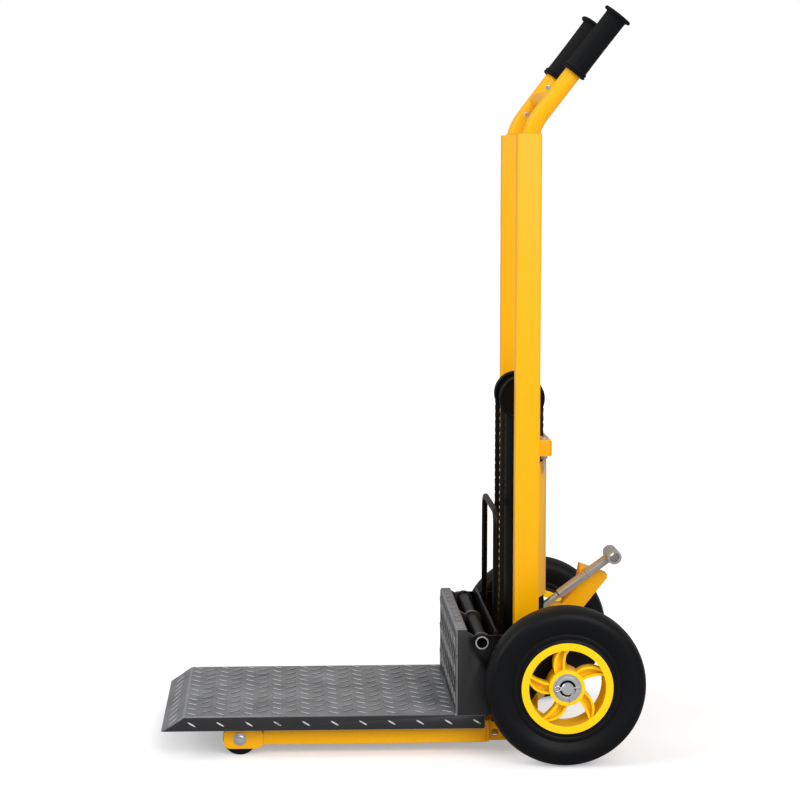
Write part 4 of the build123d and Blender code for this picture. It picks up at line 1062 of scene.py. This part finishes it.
class STACKER_OT_ram(bpy.types.Operator):
    """Make the lifting ram, its crosshead and the chain pulleys."""

    bl_idname = "stacker.ram"
    bl_label = "Ram and pulleys"

    def execute(self, context):
        low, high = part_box("ram_barrel")
        gland_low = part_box("ram_gland")[0]
        rod_low, rod_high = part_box("ram_rod")
        centre = (low + high) / 2
        whole = high.z - low.z
        rod_whole = rod_high.z - rod_low.z
        barrel = [(0, 0), (0, 0.025), (whole - 0.0015, 0.025), (whole, 0.0235), (whole, 0.02005), (0.006, 0.02005)]
        barrel += [(0.006, 0)]
        gland = [(0, 0.01106), (0, 0.0199), (0.0141, 0.0199), (0.0143, 0.016), (0.0262, 0.016), (0.028, 0.0145)]
        gland += [(0.028, 0.0128), (0.0272, 0.0124), (0.0272, 0.01106)]
        rod = [(0, 0), (0, 0.0195), (0.0004, 0.0199), (0.0196, 0.0199), (0.02, 0.0195), (0.02, 0.011)]
        rod += [(rod_whole, 0.011), (rod_whole, 0)]
        for name, outline, foot_z, slot, body in (
            ("barrel", barrel, low.z, "black_paint", "frame"),
            ("gland", gland, gland_low.z, "black_paint", "frame"),
            ("rod", rod, rod_low.z, "chromed_rod", "ram_head"),
        ):
            foot = Vector((centre.x, centre.y, foot_z))
            settle(turned(outline, foot, axis=UP), name, slot, body, (f"ram_{name}",), smooth=30)
        edge = context.scene.stacker_sizes.edge * 1.4
        dress("crosshead", "pulley_block", "black_paint", "ram_head", edge, limit=45)
        pulleys = bmesh.new()
        centre = middle("chain_pulleys")
        half = [(0.009, 0.00706), (0.009, 0.013), (0.0082, 0.0138), (0.0066, 0.0144), (0.0066, 0.0318)]
        half += [(0.0076, 0.0328), (0.0082, 0.0345), (0.0082, 0.0368), (0.0072, 0.038), (0.0058, 0.038)]
        half += [(0.0052, 0.0374), (0.005, 0.0366), (0.005, 0.0275), (0.0042, 0.0266)]
        for way in OUTWARD:
            add_apart(pulleys, lathe, mirrored(half), at_x(centre, way * CHAIN_X), 96)
        settle(pulleys, "pulley_pair", "black_paint", "pulleys", ("chain_pulleys",), smooth=30)
        return {"FINISHED"}


def link_plate(work, centre_x):
    """A figure-eight link plate across the chain, its pins one pitch apart along Z."""
    sizes = bpy.context.scene.stacker_sizes
    outline = []
    for way in (1, -1):
        for step in range(9):
            angle = radians(-52 + 104 * step / 8) + (0 if way == 1 else pi)
            outline.append((sizes.link_end * sin(angle), way * sizes.link_pitch / 2 + sizes.link_end * cos(angle)))
        outline.append((way * sizes.link_waist, 0.0))
    faces = (centre_x - sizes.link_plate / 2, centre_x + sizes.link_plate / 2)
    rings = [[work.verts.new((x, y, z)) for y, z in outline] for x in faces]
    bridge(work, rings)
    cap(work, rings)
    bmesh.ops.recalc_face_normals(work, faces=work.faces[:])


def link_object(name, plates, pin_radius, pin_half):
    """Two plates with a pin or roller through each end."""
    half_pitch = bpy.context.scene.stacker_sizes.link_pitch / 2
    work = bmesh.new()
    for centre_x in (-plates, plates):
        add_apart(work, link_plate, centre_x)
    for way in (1, -1):
        start = Vector((-pin_half, 0, way * half_pitch))
        add_apart(work, add_shaft, start, OUTWARD[1], pin_radius, 2 * pin_half, 0.0002, 14)
    return helper_object(name, work)


@once("Roller chain")
def chain_tree(name):
    """Alternating chain links along a path that is laid from pin to pin."""
    group, given, out = geometry_group(name, pitch="Float", outer_link="Object", inner_link="Object")
    spaced = spaced_curve(group, given["Geometry"], calc(group, "DIVIDE", given["Pitch"], 2.0))
    points = add_node(group, "GeometryNodeCurveToPoints", {"Curve": spaced}, mode="EVALUATED")
    index = add_node(group, "GeometryNodeInputIndex").outputs[0]
    number = calc(group, "FLOOR", calc(group, "DIVIDE", index, 2.0))
    aim = add_node(
        group,
        "FunctionNodeAxesToRotation",
        {"Primary Axis": points.outputs["Tangent"], "Secondary Axis": (1.0, 0.0, 0.0)},
        primary_axis="Z",
        secondary_axis="X",
    )
    pair = add_node(group, "GeometryNodeJoinGeometry")
    for key in ("Inner link", "Outer link"):
        link = add_node(group, "GeometryNodeObjectInfo", {"Object": given[key], "As Instance": True})
        group.links.new(link.outputs["Geometry"], pair.inputs[0])
    laid = add_node(
        group,
        "GeometryNodeInstanceOnPoints",
        {
            "Points": points.outputs["Points"],
            "Selection": calc(group, "MODULO", index, 2.0),
            "Instance": pair.outputs["Geometry"],
            "Pick Instance": True,
            "Instance Index": calc(group, "MODULO", number, 2.0),
            "Rotation": aim.outputs["Rotation"],
        },
    )
    return end_tree(group, laid.outputs["Instances"], given, out)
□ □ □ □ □
* [Task prompt]
Output the whole listing above again, word for word.

* [Finished exercise]
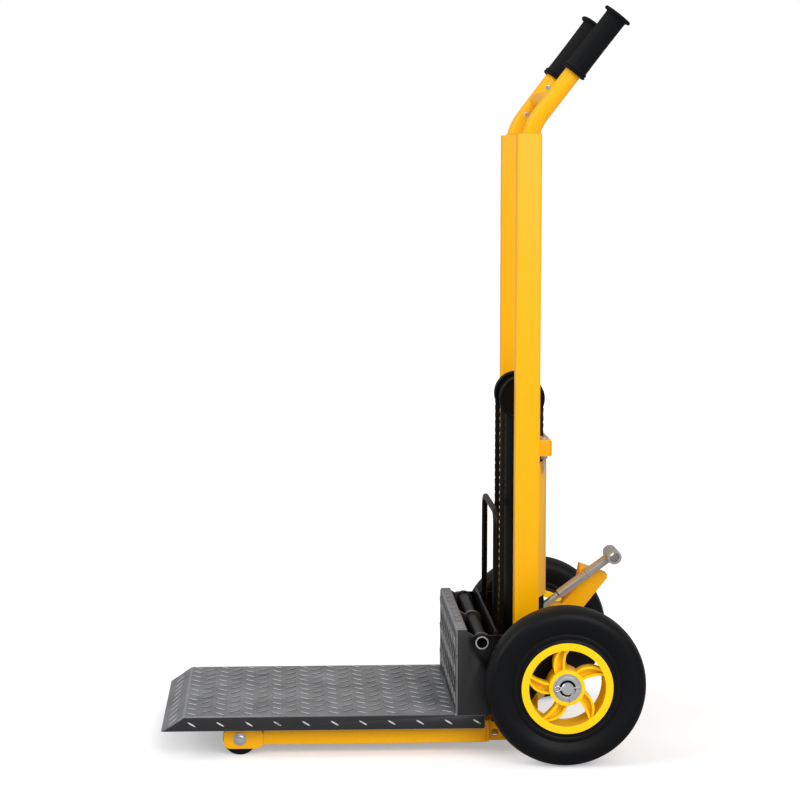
Write part 4 of the build123d and Blender code for this picture. It picks up at line 1062 of scene.py. This part finishes it.
class STACKER_OT_ram(bpy.types.Operator):
    """Make the lifting ram, its crosshead and the chain pulleys."""

    bl_idname = "stacker.ram"
    bl_label = "Ram and pulleys"

    def execute(self, context):
        low, high = part_box("ram_barrel")
        gland_low = part_box("ram_gland")[0]
        rod_low, rod_high = part_box("ram_rod")
        centre = (low + high) / 2
        whole = high.z - low.z
        rod_whole = rod_high.z - rod_low.z
        barrel = [(0, 0), (0, 0.025), (whole - 0.0015, 0.025), (whole, 0.0235), (whole, 0.02005), (0.006, 0.02005)]
        barrel += [(0.006, 0)]
        gland = [(0, 0.01106), (0, 0.0199), (0.0141, 0.0199), (0.0143, 0.016), (0.0262, 0.016), (0.028, 0.0145)]
        gland += [(0.028, 0.0128), (0.0272, 0.0124), (0.0272, 0.01106)]
        rod = [(0, 0), (0, 0.0195), (0.0004, 0.0199), (0.0196, 0.0199), (0.02, 0.0195), (0.02, 0.011)]
        rod += [(rod_whole, 0.011), (rod_whole, 0)]
        for name, outline, foot_z, slot, body in (
            ("barrel", barrel, low.z, "black_paint", "frame"),
            ("gland", gland, gland_low.z, "black_paint", "frame"),
            ("rod", rod, rod_low.z, "chromed_rod", "ram_head"),
        ):
            foot = Vector((centre.x, centre.y, foot_z))
            settle(turned(outline, foot, axis=UP), name, slot, body, (f"ram_{name}",), smooth=30)
        edge = context.scene.stacker_sizes.edge * 1.4
        dress("crosshead", "pulley_block", "black_paint", "ram_head", edge, limit=45)
        pulleys = bmesh.new()
        centre = middle("chain_pulleys")
        half = [(0.009, 0.00706), (0.009, 0.013), (0.0082, 0.0138), (0.0066, 0.0144), (0.0066, 0.0318)]
        half += [(0.0076, 0.0328), (0.0082, 0.0345), (0.0082, 0.0368), (0.0072, 0.038), (0.0058, 0.038)]
        half += [(0.0052, 0.0374), (0.005, 0.0366), (0.005, 0.0275), (0.0042, 0.0266)]
        for way in OUTWARD:
            add_apart(pulleys, lathe, mirrored(half), at_x(centre, way * CHAIN_X), 96)
        settle(pulleys, "pulley_pair", "black_paint", "pulleys", ("chain_pulleys",), smooth=30)
        return {"FINISHED"}


def link_plate(work, centre_x):
    """A figure-eight link plate across the chain, its pins one pitch apart along Z."""
    sizes = bpy.context.scene.stacker_sizes
    outline = []
    for way in (1, -1):
        for step in range(9):
            angle = radians(-52 + 104 * step / 8) + (0 if way == 1 else pi)
            outline.append((sizes.link_end * sin(angle), way * sizes.link_pitch / 2 + sizes.link_end * cos(angle)))
        outline.append((way * sizes.link_waist, 0.0))
    faces = (centre_x - sizes.link_plate / 2, centre_x + sizes.link_plate / 2)
    rings = [[work.verts.new((x, y, z)) for y, z in outline] for x in faces]
    bridge(work, rings)
    cap(work, rings)
    bmesh.ops.recalc_face_normals(work, faces=work.faces[:])


def link_object(name, plates, pin_radius, pin_half):
    """Two plates with a pin or roller through each end."""
    half_pitch = bpy.context.scene.stacker_sizes.link_pitch / 2
    work = bmesh.new()
    for centre_x in (-plates, plates):
        add_apart(work, link_plate, centre_x)
    for way in (1, -1):
        start = Vector((-pin_half, 0, way * half_pitch))
        add_apart(work, add_shaft, start, OUTWARD[1], pin_radius, 2 * pin_half, 0.0002, 14)
    return helper_object(name, work)


@once("Roller chain")
def chain_tree(name):
    """Alternating chain links along a path that is laid from pin to pin."""
    group, given, out = geometry_group(name, pitch="Float", outer_link="Object", inner_link="Object")
    spaced = spaced_curve(group, given["Geometry"], calc(group, "DIVIDE", given["Pitch"], 2.0))
    points = add_node(group, "GeometryNodeCurveToPoints", {"Curve": spaced}, mode="EVALUATED")
    index = add_node(group, "GeometryNodeInputIndex").outputs[0]
    number = calc(group, "FLOOR", calc(group, "DIVIDE", index, 2.0))
    aim = add_node(
        group,
        "FunctionNodeAxesToRotation",
        {"Primary Axis": points.outputs["Tangent"], "Secondary Axis": (1.0, 0.0, 0.0)},
        primary_axis="Z",
        secondary_axis="X",
    )
    pair = add_node(group, "GeometryNodeJoinGeometry")
    for key in ("Inner link", "Outer link"):
        link = add_node(group, "GeometryNodeObjectInfo", {"Object": given[key], "As Instance": True})
        group.links.new(link.outputs["Geometry"], pair.inputs[0])
    laid = add_node(
        group,
        "GeometryNodeInstanceOnPoints",
        {
            "Points": points.outputs["Points"],
            "Selection": calc(group, "MODULO", index, 2.0),
            "Instance": pair.outputs["Geometry"],
            "Pick Instance": True,
            "Instance Index": calc(group, "MODULO", number, 2.0),
            "Rotation": aim.outputs["Rotation"],
        },
    )
    return end_tree(group, laid.outputs["Instances"], given, out)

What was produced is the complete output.